**Exercise directions:** Look through the material below. Copy every line with the string "follow" in it.

---

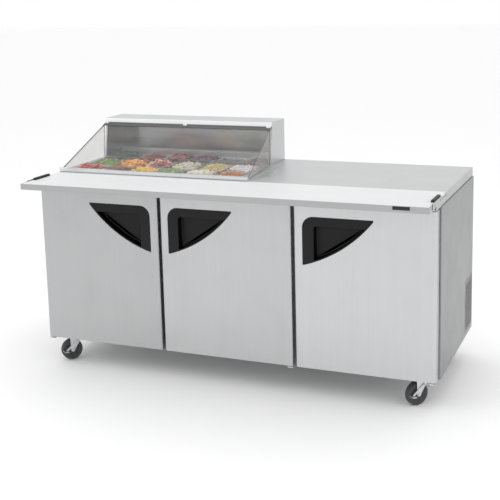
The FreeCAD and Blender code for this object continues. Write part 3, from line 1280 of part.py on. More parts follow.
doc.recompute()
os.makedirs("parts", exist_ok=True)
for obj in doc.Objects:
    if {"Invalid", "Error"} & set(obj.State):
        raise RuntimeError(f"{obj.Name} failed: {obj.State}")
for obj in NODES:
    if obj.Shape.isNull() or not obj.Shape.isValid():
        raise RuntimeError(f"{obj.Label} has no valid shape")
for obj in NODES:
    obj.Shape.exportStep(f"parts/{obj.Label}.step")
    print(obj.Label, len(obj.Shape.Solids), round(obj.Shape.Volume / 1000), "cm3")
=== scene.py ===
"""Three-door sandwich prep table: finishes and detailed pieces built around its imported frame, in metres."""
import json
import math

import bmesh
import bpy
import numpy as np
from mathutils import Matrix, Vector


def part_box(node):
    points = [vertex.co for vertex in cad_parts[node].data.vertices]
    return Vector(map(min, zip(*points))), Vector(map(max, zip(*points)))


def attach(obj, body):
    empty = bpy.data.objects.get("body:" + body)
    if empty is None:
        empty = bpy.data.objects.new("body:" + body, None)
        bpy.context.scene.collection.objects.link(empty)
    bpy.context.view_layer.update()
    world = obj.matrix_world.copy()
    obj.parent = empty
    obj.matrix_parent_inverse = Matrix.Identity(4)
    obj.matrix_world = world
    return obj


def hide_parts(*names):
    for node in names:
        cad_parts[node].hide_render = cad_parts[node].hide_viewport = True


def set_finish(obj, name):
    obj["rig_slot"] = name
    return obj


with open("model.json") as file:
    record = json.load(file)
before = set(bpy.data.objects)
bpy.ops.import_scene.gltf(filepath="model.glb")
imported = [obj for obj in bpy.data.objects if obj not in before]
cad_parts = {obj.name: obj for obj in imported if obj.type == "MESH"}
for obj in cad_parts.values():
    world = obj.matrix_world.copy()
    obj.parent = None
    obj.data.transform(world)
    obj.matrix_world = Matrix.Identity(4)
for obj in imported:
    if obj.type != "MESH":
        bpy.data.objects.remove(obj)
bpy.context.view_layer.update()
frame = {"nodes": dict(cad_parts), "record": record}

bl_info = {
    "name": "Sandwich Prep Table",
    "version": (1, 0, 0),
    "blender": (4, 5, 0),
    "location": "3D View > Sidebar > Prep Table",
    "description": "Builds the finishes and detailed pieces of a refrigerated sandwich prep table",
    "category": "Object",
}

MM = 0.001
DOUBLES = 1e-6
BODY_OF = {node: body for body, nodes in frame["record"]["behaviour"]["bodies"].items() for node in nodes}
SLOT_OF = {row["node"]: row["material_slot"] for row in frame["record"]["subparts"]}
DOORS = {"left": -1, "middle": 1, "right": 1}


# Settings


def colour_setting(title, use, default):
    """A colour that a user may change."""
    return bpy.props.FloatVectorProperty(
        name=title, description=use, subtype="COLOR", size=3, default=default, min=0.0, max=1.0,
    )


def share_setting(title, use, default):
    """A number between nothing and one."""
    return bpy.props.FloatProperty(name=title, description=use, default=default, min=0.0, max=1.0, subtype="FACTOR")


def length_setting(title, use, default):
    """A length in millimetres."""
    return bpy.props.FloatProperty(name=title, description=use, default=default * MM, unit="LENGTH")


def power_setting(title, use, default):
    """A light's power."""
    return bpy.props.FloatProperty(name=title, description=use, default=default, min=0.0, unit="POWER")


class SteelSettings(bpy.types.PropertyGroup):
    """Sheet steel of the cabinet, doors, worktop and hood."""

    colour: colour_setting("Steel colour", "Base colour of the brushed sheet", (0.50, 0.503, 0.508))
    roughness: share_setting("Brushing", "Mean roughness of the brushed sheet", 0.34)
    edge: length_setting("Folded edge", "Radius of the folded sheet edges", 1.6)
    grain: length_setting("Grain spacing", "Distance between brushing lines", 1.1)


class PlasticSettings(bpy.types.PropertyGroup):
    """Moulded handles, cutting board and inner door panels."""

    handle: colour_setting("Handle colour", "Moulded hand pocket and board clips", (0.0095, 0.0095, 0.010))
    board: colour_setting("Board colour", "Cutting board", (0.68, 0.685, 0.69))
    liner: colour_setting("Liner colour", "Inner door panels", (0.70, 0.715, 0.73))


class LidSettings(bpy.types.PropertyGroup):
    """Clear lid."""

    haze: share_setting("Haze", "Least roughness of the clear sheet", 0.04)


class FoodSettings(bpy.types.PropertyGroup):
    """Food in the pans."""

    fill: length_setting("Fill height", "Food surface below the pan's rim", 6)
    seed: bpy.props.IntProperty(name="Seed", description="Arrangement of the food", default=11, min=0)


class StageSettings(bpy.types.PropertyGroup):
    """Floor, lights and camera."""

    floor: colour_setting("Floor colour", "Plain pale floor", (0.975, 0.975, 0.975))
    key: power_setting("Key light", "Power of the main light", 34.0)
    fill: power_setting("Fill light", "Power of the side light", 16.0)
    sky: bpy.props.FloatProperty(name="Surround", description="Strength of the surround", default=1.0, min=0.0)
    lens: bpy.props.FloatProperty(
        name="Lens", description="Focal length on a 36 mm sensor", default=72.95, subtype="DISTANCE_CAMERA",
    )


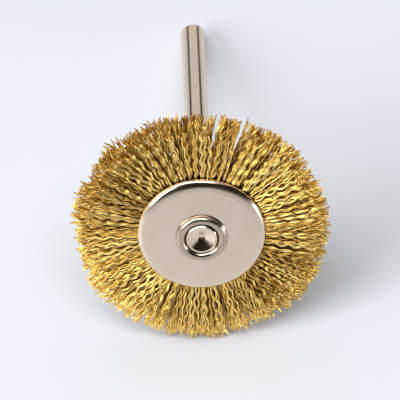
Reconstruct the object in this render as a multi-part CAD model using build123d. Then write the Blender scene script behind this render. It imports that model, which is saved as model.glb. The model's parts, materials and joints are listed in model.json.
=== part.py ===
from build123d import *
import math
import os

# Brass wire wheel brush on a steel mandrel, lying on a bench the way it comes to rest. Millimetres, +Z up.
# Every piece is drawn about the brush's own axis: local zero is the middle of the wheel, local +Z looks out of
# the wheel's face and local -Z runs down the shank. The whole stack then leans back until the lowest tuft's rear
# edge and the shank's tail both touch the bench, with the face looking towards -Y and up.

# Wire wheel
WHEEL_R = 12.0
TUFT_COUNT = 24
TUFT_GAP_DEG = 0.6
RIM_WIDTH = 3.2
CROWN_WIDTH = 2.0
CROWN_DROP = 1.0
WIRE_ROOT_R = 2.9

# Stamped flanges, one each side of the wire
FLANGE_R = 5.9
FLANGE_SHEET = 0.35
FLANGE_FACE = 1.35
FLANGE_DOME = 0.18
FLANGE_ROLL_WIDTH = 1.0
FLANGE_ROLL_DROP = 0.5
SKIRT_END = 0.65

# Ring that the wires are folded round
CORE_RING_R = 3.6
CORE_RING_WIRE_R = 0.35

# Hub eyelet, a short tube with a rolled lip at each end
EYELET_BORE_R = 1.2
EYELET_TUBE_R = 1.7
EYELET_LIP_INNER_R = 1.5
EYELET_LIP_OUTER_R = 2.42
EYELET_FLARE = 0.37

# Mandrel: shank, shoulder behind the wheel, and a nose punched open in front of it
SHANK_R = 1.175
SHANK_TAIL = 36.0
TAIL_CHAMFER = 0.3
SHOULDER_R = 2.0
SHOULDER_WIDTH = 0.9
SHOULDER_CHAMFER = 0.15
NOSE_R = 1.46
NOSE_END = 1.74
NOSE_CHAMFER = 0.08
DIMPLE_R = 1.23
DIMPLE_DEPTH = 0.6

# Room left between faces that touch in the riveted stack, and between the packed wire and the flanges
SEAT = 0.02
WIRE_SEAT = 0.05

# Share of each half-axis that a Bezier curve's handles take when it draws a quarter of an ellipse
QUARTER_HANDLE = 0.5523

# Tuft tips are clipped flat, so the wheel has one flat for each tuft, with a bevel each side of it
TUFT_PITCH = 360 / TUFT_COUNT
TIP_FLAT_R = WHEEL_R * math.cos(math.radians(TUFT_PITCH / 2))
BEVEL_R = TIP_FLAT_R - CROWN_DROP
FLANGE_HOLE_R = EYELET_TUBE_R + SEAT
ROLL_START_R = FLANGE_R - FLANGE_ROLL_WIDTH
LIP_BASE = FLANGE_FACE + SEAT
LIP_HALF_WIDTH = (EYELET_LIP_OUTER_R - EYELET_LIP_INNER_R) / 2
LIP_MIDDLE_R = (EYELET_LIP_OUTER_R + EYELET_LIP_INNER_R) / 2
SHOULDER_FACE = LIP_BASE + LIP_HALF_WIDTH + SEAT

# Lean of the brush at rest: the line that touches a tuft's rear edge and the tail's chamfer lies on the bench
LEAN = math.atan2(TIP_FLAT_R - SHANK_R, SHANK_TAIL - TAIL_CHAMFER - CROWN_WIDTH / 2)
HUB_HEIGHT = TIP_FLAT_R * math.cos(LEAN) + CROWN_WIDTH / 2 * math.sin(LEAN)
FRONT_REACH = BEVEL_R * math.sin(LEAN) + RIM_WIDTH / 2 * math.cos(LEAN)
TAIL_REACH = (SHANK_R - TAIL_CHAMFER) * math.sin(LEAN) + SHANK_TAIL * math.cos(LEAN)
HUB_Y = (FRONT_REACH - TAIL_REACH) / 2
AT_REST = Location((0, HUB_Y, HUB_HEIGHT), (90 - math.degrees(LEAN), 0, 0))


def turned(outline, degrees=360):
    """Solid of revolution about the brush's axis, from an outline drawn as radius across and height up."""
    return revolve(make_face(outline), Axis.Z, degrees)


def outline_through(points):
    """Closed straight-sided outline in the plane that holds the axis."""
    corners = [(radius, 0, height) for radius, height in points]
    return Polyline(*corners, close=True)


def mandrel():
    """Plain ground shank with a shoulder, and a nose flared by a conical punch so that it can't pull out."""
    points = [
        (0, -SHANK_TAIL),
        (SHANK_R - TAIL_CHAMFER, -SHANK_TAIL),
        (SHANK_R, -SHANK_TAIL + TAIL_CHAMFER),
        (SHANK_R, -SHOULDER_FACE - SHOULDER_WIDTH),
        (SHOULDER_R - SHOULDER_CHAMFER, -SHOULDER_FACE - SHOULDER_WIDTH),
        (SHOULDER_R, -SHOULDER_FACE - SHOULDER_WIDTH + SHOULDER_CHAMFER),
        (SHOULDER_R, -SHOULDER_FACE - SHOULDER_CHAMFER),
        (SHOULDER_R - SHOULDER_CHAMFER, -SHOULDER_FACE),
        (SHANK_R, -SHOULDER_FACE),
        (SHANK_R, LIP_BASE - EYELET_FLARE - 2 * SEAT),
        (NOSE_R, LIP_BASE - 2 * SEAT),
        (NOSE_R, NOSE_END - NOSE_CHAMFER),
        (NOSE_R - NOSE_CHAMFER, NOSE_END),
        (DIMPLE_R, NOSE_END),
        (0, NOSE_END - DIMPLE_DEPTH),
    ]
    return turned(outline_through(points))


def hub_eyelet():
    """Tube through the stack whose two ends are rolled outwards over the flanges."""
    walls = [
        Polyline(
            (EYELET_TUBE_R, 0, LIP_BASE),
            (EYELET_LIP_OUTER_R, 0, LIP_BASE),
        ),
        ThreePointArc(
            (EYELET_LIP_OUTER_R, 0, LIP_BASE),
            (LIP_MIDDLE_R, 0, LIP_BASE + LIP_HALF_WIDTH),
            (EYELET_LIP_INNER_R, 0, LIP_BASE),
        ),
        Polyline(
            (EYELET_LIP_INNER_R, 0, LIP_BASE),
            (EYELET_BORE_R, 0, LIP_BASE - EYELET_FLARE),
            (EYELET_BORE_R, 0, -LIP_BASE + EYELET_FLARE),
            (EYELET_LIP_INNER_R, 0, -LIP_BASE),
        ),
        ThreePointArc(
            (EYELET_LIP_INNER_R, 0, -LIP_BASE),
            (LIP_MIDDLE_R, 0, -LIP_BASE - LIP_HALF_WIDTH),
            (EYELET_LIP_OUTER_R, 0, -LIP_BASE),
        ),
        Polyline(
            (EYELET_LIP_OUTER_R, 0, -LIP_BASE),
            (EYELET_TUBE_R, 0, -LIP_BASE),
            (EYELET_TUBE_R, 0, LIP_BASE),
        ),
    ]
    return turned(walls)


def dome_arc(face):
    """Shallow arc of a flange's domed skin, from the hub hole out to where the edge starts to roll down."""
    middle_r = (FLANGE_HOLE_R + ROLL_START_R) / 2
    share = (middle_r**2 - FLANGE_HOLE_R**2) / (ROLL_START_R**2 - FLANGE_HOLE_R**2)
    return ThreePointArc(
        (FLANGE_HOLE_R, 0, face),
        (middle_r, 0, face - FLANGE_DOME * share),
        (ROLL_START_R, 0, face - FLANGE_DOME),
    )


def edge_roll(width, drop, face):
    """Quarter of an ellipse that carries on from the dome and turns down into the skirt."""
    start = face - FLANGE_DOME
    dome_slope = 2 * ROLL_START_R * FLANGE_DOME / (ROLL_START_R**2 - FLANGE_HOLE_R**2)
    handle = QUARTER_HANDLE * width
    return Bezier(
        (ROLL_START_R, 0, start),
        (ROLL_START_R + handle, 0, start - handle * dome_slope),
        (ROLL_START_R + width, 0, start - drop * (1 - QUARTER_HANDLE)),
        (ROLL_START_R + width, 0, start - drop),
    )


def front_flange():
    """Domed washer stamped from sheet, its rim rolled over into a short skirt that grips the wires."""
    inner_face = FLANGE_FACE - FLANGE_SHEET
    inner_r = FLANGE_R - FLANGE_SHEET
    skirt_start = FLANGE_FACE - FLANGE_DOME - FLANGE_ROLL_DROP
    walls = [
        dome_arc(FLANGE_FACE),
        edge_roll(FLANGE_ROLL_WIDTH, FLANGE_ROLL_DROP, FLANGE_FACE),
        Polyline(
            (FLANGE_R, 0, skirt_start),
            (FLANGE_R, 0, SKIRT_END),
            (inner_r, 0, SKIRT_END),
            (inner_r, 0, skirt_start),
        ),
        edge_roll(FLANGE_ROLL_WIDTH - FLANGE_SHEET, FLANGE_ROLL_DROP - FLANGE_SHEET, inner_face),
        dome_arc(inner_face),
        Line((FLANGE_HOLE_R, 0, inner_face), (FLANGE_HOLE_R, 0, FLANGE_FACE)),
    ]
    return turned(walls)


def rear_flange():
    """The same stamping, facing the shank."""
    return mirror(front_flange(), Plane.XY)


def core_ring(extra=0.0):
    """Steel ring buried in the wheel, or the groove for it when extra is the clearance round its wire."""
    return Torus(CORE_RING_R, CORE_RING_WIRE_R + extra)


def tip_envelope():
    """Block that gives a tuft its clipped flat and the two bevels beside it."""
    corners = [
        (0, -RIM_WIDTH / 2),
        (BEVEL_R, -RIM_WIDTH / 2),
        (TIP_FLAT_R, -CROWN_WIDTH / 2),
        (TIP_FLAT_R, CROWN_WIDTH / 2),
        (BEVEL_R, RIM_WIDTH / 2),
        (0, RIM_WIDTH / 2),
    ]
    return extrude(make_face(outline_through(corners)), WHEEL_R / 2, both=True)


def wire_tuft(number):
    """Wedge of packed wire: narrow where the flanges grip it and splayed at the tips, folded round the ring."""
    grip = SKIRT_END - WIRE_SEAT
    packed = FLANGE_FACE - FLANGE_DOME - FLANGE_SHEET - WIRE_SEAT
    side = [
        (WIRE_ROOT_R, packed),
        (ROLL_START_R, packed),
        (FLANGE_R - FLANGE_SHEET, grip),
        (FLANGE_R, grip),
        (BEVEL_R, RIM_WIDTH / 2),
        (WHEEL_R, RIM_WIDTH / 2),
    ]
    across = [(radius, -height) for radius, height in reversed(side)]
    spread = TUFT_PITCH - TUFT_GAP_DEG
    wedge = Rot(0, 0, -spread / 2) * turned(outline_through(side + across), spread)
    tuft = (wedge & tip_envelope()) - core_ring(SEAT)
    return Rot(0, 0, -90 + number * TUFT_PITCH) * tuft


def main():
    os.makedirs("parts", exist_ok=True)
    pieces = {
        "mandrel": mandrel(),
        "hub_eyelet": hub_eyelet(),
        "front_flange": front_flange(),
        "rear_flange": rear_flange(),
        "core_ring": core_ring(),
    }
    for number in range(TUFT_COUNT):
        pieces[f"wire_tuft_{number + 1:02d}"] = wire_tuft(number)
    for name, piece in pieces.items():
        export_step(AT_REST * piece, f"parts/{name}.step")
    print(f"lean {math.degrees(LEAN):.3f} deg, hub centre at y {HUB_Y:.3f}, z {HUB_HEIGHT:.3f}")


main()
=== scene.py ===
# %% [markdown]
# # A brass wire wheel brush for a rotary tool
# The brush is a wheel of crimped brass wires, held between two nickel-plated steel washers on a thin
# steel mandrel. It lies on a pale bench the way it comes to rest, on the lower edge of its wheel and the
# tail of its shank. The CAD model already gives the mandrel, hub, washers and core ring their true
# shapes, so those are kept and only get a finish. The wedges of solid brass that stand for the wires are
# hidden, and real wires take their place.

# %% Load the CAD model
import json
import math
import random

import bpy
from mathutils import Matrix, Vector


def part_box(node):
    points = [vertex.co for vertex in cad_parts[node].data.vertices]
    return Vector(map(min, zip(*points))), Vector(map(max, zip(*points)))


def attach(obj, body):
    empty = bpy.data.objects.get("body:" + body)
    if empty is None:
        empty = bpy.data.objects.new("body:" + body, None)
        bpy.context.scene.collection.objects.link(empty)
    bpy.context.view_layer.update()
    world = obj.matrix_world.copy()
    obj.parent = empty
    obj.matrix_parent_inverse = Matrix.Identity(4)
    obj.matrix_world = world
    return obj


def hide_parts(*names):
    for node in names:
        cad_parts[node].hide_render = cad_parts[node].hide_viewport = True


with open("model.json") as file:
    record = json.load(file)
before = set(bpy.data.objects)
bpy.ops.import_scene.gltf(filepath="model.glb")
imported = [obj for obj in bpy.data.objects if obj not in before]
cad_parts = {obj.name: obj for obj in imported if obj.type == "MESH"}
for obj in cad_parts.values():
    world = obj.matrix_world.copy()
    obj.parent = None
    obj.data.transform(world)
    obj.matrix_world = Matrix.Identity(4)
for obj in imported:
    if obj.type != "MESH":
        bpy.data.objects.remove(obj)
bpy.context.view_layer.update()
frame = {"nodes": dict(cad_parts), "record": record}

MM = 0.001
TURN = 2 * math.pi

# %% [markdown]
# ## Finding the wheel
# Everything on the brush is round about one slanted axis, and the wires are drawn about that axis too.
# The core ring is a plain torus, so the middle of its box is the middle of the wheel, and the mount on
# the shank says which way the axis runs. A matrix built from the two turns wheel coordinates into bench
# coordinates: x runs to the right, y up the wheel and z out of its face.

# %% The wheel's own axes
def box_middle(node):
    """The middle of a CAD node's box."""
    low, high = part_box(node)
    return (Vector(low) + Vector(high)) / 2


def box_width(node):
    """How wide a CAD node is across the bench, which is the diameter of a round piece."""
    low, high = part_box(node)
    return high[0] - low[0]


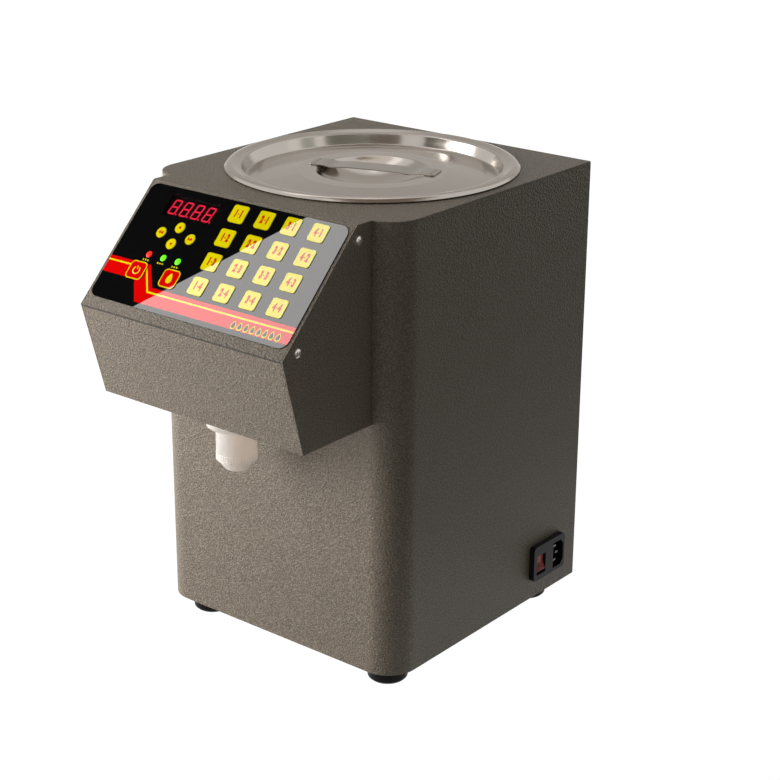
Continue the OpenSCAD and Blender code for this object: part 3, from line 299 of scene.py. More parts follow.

---

**Solution to this problem:**
The FreeCAD and Blender code for this object continues. Write part 3, from line 1280 of part.py on. More parts follow.
Continue the OpenSCAD and Blender code for this object: part 3, from line 299 of scene.py. More parts follow.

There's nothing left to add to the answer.